Properly installed insulation does not cause moisture problems  –  it prevents them. The risk comes when insulation is added without sealing air gaps first. Unsealed penetrations let humid air enter the attic and condense on cooler surfaces. NVN completes air sealing before any material is applied, consistent with Florida Building Code Section R402 requirements.

The homeowner submits the FPL rebate application, but NVN prepares the contractor documentation required to complete it. That includes the written R-value record and the product specification for qualifying materials. Both documents are delivered at project close  –  not produced later on request. FPL’s rebate programs carry a 90-day submission window after installation. Missing that window forfeits the rebate. Receiving the documentation at project close gives the homeowner the full window to submit.

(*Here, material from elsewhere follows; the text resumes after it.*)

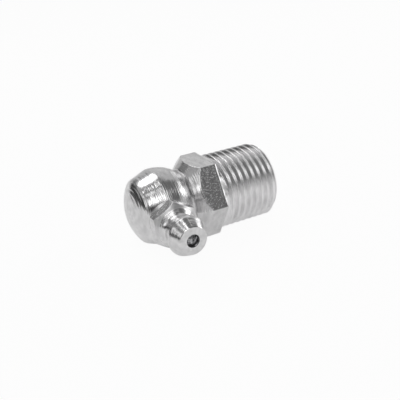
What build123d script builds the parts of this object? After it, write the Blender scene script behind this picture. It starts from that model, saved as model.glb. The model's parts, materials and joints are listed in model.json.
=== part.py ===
"""Ninety-degree grease nipple: hexagon elbow with a pipe-threaded shank, coupler head, check ball and spring.

Sizes are millimetres. +X is the thread axis, pointing away from the hexagon, and X = 0 is the hexagon's
rear face. The coupler head points along -Y, and distances along it are measured from the thread axis.
+Z is up: the nipple lies on its side, as it comes to rest on a bench.
"""
from build123d import *

import os
from math import cos, hypot, pi, radians, sin, sqrt, tan

# ---- Shank with a G 1/4 pipe thread, left as a plain cylinder at the crests
thread_radius = 13.157 / 2
thread_length = 10.6
thread_end_chamfer = 0.8

# ---- Grease gallery along the shank
gallery_radius = 2.0
gallery_overrun = 1.0
gallery_countersink = 0.5
drill_tip_angle = 59.0

# ---- Spanner hexagon, with a cone turned on its front and a fine groove at the cone's root
hexagon_across_flats = 12.9
hexagon_length = 5.1
hexagon_cone_angle = 45.0
hexagon_cone_root_radius = 5.3
root_groove_depth = 0.12
root_groove_width = 0.2

# ---- Elbow ball: its largest ring, the cone in front of the ring, the domed nose and the flared back
head_axis_x = -10.4
ring_radius = 6.58
ring_ahead_of_axis = -0.1
ball_centre_behind_axis = 0.85
cone_length = 3.0
cone_angle = 21.0
nose_length = 1.85
flare_end_angle = 12.5

# ---- Cross hole that the coupler head is fixed in
socket_clearance = 0.01
socket_floor_distance = 2.6
spot_face_depth = 0.88
spot_face_clearance = 0.1
spot_facer_lead = 1.0

# ---- Coupler head, from its inner end to its face
stem_radius = 3.0
stem_end_gap = 0.3
stem_chamfer = 0.4
shoulder_radius = 3.3
shoulder_length = 1.3
flange_across_flats = 7.2
flange_corner_height = 1.4
flange_cone_angle = 45.0
neck_radius = 2.6
neck_fillet = 0.6
head_radius = 3.25
head_back_angle = 45.0
head_land_length = 0.35
head_cone_length = 1.8
head_length = 7.55
face_radius = 2.3
face_chamfer = 0.12

# ---- Valve in the coupler head
mouth_radius = 1.07
ball_radius = 1.4
ball_recess = 0.15
seat_angle = 30.0
seat_clearance = 0.03
ball_side_clearance = 0.1
inlet_lip_radius = 0.9
inlet_lip_thickness = 0.4
spring_wire_radius = 0.2
spring_side_clearance = 0.08
spring_end_clearance = 0.03
spring_turns = 5

# ---- Places on the body that follow from the sizes
hexagon_corner_radius = hexagon_across_flats / 2 / cos(pi / 6)
hexagon_front_x = -hexagon_length
hexagon_corner_x = hexagon_front_x + (
    (hexagon_corner_radius - hexagon_cone_root_radius) / tan(radians(hexagon_cone_angle))
)
ring_x = head_axis_x - ring_ahead_of_axis
nose_ring_x = ring_x - cone_length
nose_ring_radius = ring_radius - cone_length * tan(radians(cone_angle))
nose_tip_x = nose_ring_x - nose_length
nose_radius = (nose_length**2 + nose_ring_radius**2) / (2 * nose_length)
ball_centre_x = head_axis_x + ball_centre_behind_axis
back_radius = hypot(ring_radius, ring_x - ball_centre_x)

# The hollow flare leaves the root of the hexagon's cone at its end angle and is tangent to the ball
flare_run = hexagon_front_x - ball_centre_x
flare_lean = (sin(radians(flare_end_angle)), cos(radians(flare_end_angle)))
flare_radius = (flare_run**2 + hexagon_cone_root_radius**2 - back_radius**2) / (
    2 * (back_radius - flare_run * flare_lean[0] - hexagon_cone_root_radius * flare_lean[1])
)
flare_centre = (
    hexagon_front_x + flare_radius * flare_lean[0],
    hexagon_cone_root_radius + flare_radius * flare_lean[1],
)
flare_share = back_radius / (back_radius + flare_radius)
flare_start = (
    ball_centre_x + (flare_centre[0] - ball_centre_x) * flare_share,
    flare_centre[1] * flare_share,
)

socket_radius = stem_radius + socket_clearance
spot_face_distance = ring_radius - spot_face_depth
spot_facer_start = back_radius + spot_facer_lead
socket_tip_distance = socket_floor_distance - socket_radius / tan(radians(drill_tip_angle))
spot_face_radius = shoulder_radius + spot_face_clearance
gallery_end_x = head_axis_x - gallery_overrun
gallery_tip_x = gallery_end_x - gallery_radius / tan(radians(drill_tip_angle))

# ---- Places on the coupler head that follow from the sizes
stem_end_distance = socket_floor_distance + stem_end_gap
flange_back_distance = spot_face_distance + shoulder_length
face_distance = flange_back_distance + head_length
head_land_front = face_distance - head_cone_length
flange_corner_radius = flange_across_flats / 2 / cos(pi / 6)
flange_corner_distance = flange_back_distance + flange_corner_height
neck_start_distance = flange_corner_distance + (
    (flange_corner_radius - neck_radius) * tan(radians(flange_cone_angle))
)
head_land_back = head_land_front - head_land_length
neck_end_distance = head_land_back - (head_radius - neck_radius) * tan(radians(head_back_angle))

bore_radius = ball_radius + ball_side_clearance
ball_centre_distance = face_distance - ball_recess - ball_radius
seat_touch_radius = (ball_radius + seat_clearance) * cos(radians(seat_angle))
seat_touch_distance = ball_centre_distance + (ball_radius + seat_clearance) * sin(radians(seat_angle))
seat_slope = tan(radians(seat_angle))
seat_front_distance = seat_touch_distance + (seat_touch_radius - mouth_radius) / seat_slope
seat_back_distance = seat_touch_distance - (bore_radius - seat_touch_radius) / seat_slope

spring_radius = bore_radius - spring_side_clearance - spring_wire_radius
spring_seat_distance = stem_end_distance + inlet_lip_thickness
spring_start_distance = spring_seat_distance + spring_wire_radius + spring_end_clearance
spring_reach = ball_radius + spring_wire_radius + spring_end_clearance
spring_end_distance = ball_centre_distance - sqrt(spring_reach**2 - spring_radius**2)
spring_height = spring_end_distance - spring_start_distance

# ---- Planes and axes: the body is drawn as (X, radius), the head as (radius, distance)
thread_axis = Axis((0, 0, 0), (1, 0, 0))
head_axis = Axis((head_axis_x, 0, 0), (0, -1, 0))
body_section = Plane.XZ
head_section = Plane(origin=(head_axis_x, 0, 0), x_dir=(1, 0, 0), z_dir=(0, 0, -1))
bar_end = Plane(origin=(hexagon_front_x, 0, 0), x_dir=(0, 1, 0), z_dir=(1, 0, 0))
flange_end = Plane(origin=(head_axis_x, -flange_back_distance, 0), x_dir=(0, 0, 1), z_dir=(0, -1, 0))

# ---- Elbow body
with BuildPart() as body:
    # Hexagon with corners towards +Y and -Y, so that it lies on a flat
    with BuildSketch(bar_end):
        RegularPolygon(hexagon_across_flats / 2, 6, major_radius=False)
    extrude(amount=hexagon_length)

    # The cone turned on the hexagon takes its front corners off
    with BuildSketch(body_section):
        with BuildLine():
            Polyline(
                (hexagon_front_x, 0),
                (hexagon_front_x, hexagon_cone_root_radius),
                (hexagon_corner_x, hexagon_corner_radius),
                (hexagon_corner_x, hexagon_corner_radius + 1),
                (0, hexagon_corner_radius + 1),
                (0, 0),
                close=True,
            )
        make_face()
    revolve(axis=thread_axis, mode=Mode.INTERSECT)

    # Domed nose, cone, ball and flare
    with BuildSketch(body_section):
        with BuildLine():
            RadiusArc((nose_tip_x, 0), (nose_ring_x, nose_ring_radius), nose_radius)
            Line((nose_ring_x, nose_ring_radius), (ring_x, ring_radius))
            RadiusArc((ring_x, ring_radius), flare_start, back_radius)
            RadiusArc(flare_start, (hexagon_front_x, hexagon_cone_root_radius), -flare_radius)
            Polyline(
                (hexagon_front_x, hexagon_cone_root_radius),
                (hexagon_front_x, 0),
                (nose_tip_x, 0),
            )
        make_face()
    revolve(axis=thread_axis)

    # Shank: crests of the thread and the chamfered end
    with BuildSketch(body_section):
        with BuildLine():
            Polyline(
                (0, 0),
                (0, thread_radius),
                (thread_length - thread_end_chamfer, thread_radius),
                (thread_length, thread_radius - thread_end_chamfer),
                (thread_length, 0),
                close=True,
            )
        make_face()
    revolve(axis=thread_axis)

    # Fine groove at the root of the hexagon's cone
    with BuildSketch(body_section):
        with BuildLine():
            Polyline(
                (hexagon_front_x - root_groove_width / 2, hexagon_cone_root_radius + 1),
                (hexagon_front_x - root_groove_width / 2, hexagon_cone_root_radius),
                (hexagon_front_x, hexagon_cone_root_radius - root_groove_depth),
                (hexagon_front_x + root_groove_width / 2, hexagon_cone_root_radius),
                (hexagon_front_x + root_groove_width / 2, hexagon_cone_root_radius + 1),
                close=True,
            )
        make_face()
    revolve(axis=thread_axis, mode=Mode.SUBTRACT)

    # Cross hole: spot face for the head's shoulder, drilled socket for its stem
    with BuildSketch(head_section):
        with BuildLine():
            Polyline(
                (0, socket_tip_distance),
                (socket_radius, socket_floor_distance),
                (socket_radius, spot_face_distance),
                (spot_face_radius, spot_face_distance),
                (spot_face_radius, spot_facer_start),
                (0, spot_facer_start),
                close=True,
            )
        make_face()
    revolve(axis=head_axis, mode=Mode.SUBTRACT)

    # Grease gallery, drilled from the threaded end into the tip of the socket
    with BuildSketch(body_section):
        with BuildLine():
            Polyline(
                (gallery_tip_x, 0),
                (gallery_end_x, gallery_radius),
                (thread_length - gallery_countersink, gallery_radius),
                (thread_length, gallery_radius + gallery_countersink),
                (thread_length, 0),
                close=True,
            )
        make_face()
    revolve(axis=thread_axis, mode=Mode.SUBTRACT)
body.part.label = "body"

# ---- Coupler head
with BuildPart() as nipple_head:
    # Hexagon flange with corners towards +Z and -Z
    with BuildSketch(flange_end):
        RegularPolygon(flange_across_flats / 2, 6, major_radius=False)
    extrude(amount=neck_start_distance - flange_back_distance)

    # The cone turned on the flange runs down to the neck
    with BuildSketch(head_section):
        with BuildLine():
            Polyline(
                (0, flange_back_distance),
                (flange_corner_radius + 1, flange_back_distance),
                (flange_corner_radius + 1, flange_corner_distance),
                (flange_corner_radius, flange_corner_distance),
                (neck_radius, neck_start_distance),
                (0, neck_start_distance),
                close=True,
            )
        make_face()
    revolve(axis=head_axis, mode=Mode.INTERSECT)

    # Stem and the shoulder that stands on the body's spot face
    with BuildSketch(head_section):
        with BuildLine():
            Polyline(
                (0, stem_end_distance),
                (stem_radius - stem_chamfer, stem_end_distance),
                (stem_radius, stem_end_distance + stem_chamfer),
                (stem_radius, spot_face_distance),
                (shoulder_radius, spot_face_distance),
                (shoulder_radius, flange_back_distance),
                (0, flange_back_distance),
                close=True,
            )
        make_face()
    revolve(axis=head_axis)

    # Neck and head
    with BuildSketch(head_section):
        with BuildLine():
            Polyline(
                (0, flange_back_distance),
                (neck_radius, flange_back_distance),
                (neck_radius, neck_end_distance),
                (head_radius, head_land_back),
                (head_radius, head_land_front),
                (face_radius + face_chamfer / 2, face_distance - face_chamfer),
                (face_radius - face_chamfer / 2, face_distance),
                (0, face_distance),
                close=True,
            )
        make_face()
    revolve(axis=head_axis)
    neck_edges = nipple_head.edges().filter_by(GeomType.CIRCLE).filter_by(
        lambda edge: abs(edge.radius - neck_radius) < 1e-4
    )
    fillet(neck_edges, neck_fillet)

    # Valve passage: inlet lip, spring chamber, cone seat and mouth
    with BuildSketch(head_section):
        with BuildLine():
            Polyline(
                (0, stem_end_distance),
                (inlet_lip_radius, stem_end_distance),
                (inlet_lip_radius, spring_seat_distance),
                (bore_radius, spring_seat_distance),
                (bore_radius, seat_back_distance),
                (mouth_radius, seat_front_distance),
                (mouth_radius, face_distance),
                (0, face_distance),
                close=True,
            )
        make_face()
    revolve(axis=head_axis, mode=Mode.SUBTRACT)
nipple_head.part.label = "nipple_head"

# ---- Check ball, closed against its seat
with BuildPart() as check_ball:
    with Locations((head_axis_x, -ball_centre_distance, 0)):
        Sphere(ball_radius)
check_ball.part.label = "check_ball"

# ---- Spring between the inlet lip and the ball
with BuildPart() as spring:
    with BuildLine() as coil:
        Helix(
            pitch=spring_height / spring_turns,
            height=spring_height,
            radius=spring_radius,
            center=(head_axis_x, -spring_start_distance, 0),
            direction=(0, -1, 0),
        )
    with BuildSketch(Plane(origin=coil.line @ 0, z_dir=coil.line % 0)):
        Circle(spring_wire_radius)
    sweep(is_frenet=True)
spring.part.label = "spring"

os.makedirs("parts", exist_ok=True)
export_step(body.part, "parts/body.step")
export_step(nipple_head.part, "parts/nipple_head.step")
export_step(check_ball.part, "parts/check_ball.step")
export_step(spring.part, "parts/spring.step")
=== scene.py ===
"""Ninety-degree grease nipple: the turned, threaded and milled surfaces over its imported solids.

Lengths are metres. +X runs along the thread away from the hexagon, the coupler head points along -Y and
+Z is up. Each piece starts as one closed grid: stations run along its meridian, or along the spring's
wire, and spokes run round it.
"""
import json
from math import atan2, cos, hypot, pi, radians, sin, tan

import bpy
import numpy as np
from bpy.props import FloatProperty, FloatVectorProperty, PointerProperty
from mathutils import Matrix, Vector

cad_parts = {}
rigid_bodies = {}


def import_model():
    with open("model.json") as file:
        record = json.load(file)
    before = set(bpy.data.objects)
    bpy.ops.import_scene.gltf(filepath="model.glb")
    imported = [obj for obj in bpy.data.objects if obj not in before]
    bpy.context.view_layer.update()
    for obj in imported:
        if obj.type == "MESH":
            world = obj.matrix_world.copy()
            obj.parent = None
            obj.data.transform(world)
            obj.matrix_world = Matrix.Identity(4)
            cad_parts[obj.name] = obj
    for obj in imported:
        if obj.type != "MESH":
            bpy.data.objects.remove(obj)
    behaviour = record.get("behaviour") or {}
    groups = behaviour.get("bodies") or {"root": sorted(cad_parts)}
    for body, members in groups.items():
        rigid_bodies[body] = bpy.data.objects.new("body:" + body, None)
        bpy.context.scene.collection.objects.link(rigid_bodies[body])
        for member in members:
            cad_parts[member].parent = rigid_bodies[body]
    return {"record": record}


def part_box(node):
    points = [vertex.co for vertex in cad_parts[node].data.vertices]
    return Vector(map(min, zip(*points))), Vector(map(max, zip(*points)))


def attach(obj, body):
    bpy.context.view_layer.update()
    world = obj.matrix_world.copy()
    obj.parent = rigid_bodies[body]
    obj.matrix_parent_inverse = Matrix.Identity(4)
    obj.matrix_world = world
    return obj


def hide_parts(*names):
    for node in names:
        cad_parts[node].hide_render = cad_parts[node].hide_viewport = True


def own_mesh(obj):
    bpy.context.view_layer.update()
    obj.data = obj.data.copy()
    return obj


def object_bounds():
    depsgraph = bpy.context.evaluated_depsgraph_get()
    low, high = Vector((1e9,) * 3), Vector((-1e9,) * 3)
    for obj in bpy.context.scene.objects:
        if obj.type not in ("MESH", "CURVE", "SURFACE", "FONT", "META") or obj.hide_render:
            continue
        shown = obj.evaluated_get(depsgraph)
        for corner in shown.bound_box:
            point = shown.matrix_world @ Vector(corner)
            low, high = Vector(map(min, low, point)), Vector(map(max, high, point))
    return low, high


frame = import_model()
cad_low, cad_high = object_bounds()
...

HVAC duct condition is assessed during the pre-installation site visit, but duct repair requires a separate mechanical permit and a licensed HVAC contractor. NVN identifies duct issues that affect insulation performance  –  exposed joints, uninsulated flex duct  –  and documents them in the written assessment. Sealing air gaps around duct penetrations through the attic floor is part of NVN’s standard air sealing scope. Duct repairs beyond that are a separate engagement.

Standalone attic insulation is typically permit-exempt in Broward County when it is the only scope of work. When insulation is part of a broader renovation, it is included in the master permit under CGC license #CGC1539896. Roofing, structural work, or whole-home remodels trigger that combined permit approach. NVN confirms permit requirements during the on-site assessment based on the full project scope.

Most blown-in attic insulation jobs take one day. A standard single-story home with 1,200 to 2,000 square feet of attic floor typically runs four to eight hours. Larger attics or those with significant air sealing needs may extend to two days. Air sealing adds time but is not skipped.